能让人隔老远就一眼认出,莫非是他拿着“敌敌畏”对瓶吹?哪怕如此,一般也会说“喝农药”了,“服毒自杀”这种用语,听起来可不像会出自麻赖子之口。
心中暗道这个麻赖子怕是有鬼,不过还是应该再确认一下,赵朱继续道:“他报信儿时,就说是陈秘书服毒了?难道是亲眼见他喝了敌敌畏?”
“那倒不是,”张大梁挠头:“也没说是敌敌畏,就说是服毒自杀,我也没瞅见什么农药瓶子,约摸着是喝了别的毒药了?反正我瞅见人时,他都已经躺地上抽抽着快不行了!现在大夫正给他洗胃呢,也不知道能不能抢救过来……”

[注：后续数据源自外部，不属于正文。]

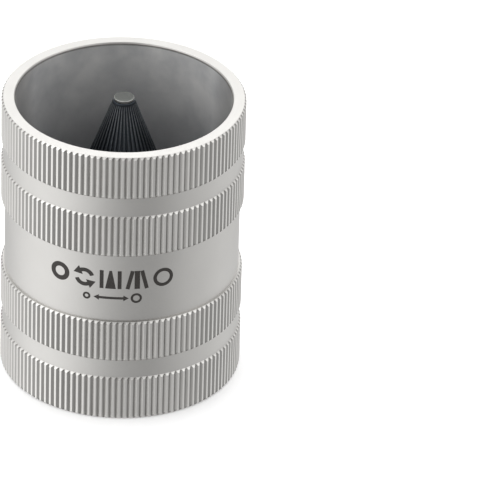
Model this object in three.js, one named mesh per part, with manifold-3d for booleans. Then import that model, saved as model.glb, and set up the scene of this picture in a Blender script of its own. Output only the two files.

说着说着,他的表情就为难了起来:“我也不知道他家在哪儿住,还没通知他家里人呢!”
赵朱接过话头儿安慰道:“你不是跟办公室李彩霞同志说过了吗?放心吧,彩霞同志肯定能想法子通知到他家人的。不过你们到的时候,只有他一个人吗?哪怕真是他自己想不开做了傻事,就没留下…遗书之类的吗?”

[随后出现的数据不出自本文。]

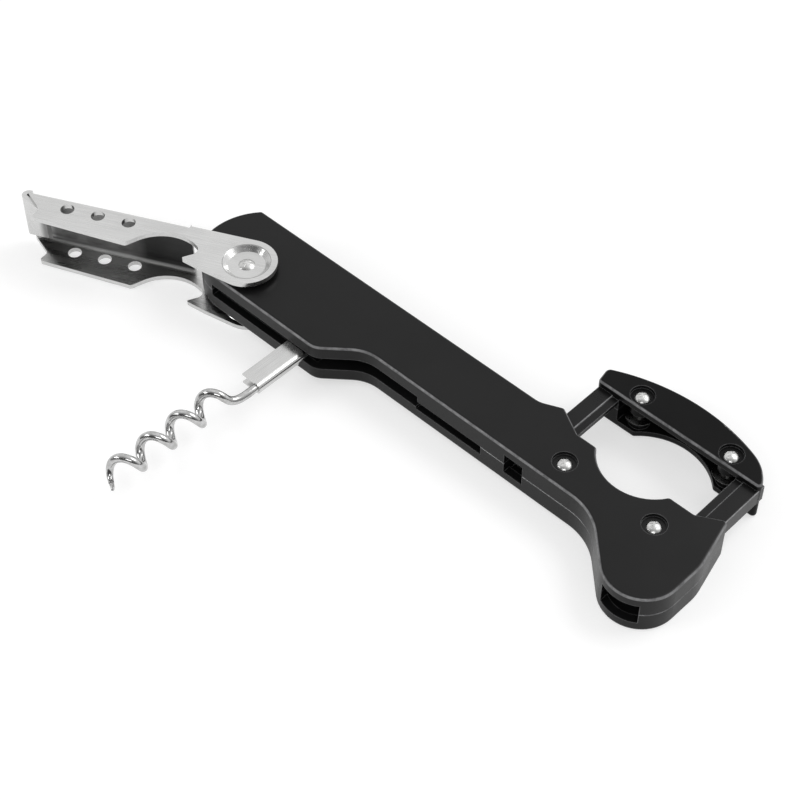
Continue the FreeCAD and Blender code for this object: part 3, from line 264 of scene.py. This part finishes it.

“没错,秘书室里就他一个人在地上躺着,遗书什么的我也没注意,当时见他还有气,赶快让人给他送医院抢救来了!”随着回忆,张大梁的情绪也平缓了下来:“嗯,警察同志来的很快,他们一来就给门上面贴上封条封锁了现场,要是他真有遗书,他们肯定能找到的。”
张大梁像是为了肯定自己的话,重重地点了点头。接着,他紧张地望着赵朱,仿佛下定决心才去触碰那个让他心惊的话题:“赵朱同志,你说,公安局的同志会问我李厂长的事儿吗?那我可就真是什么都不知道了啊!
我敲了半天门都不见他回声,还以为他没在,结果从窗户里一看,他就在桌子后面坐着呢!当时我就感觉不对劲儿,又敲了敲窗户,还是没反应,这才叫我们保卫科的人一起把门给踹开了!进门一看,他的脸色都已经发青的了,我壮着胆子,把手往他鼻子下面一放……”
说到这儿,他深深吸了口气,又使劲儿咽了咽口水:“他,他已经没一点儿气儿了!”
他下意识地用左手圈起右手的食指,用力搓了起来,声音不自觉地低了下去:“我一不小心碰到他的鼻子尖,嘿呀,人都凉透了。”
他的右手食指在裤子外侧不停摩挲着,仿佛这样能够祛除那种难言的凉意。
“然后呢?”赵朱也压低了声音:“你们有没有发现他是怎么死的?”
闻言,张大梁连连摆手:“不知道不知道!一见这情况我们立马就退出来了!谁还敢细看啊?”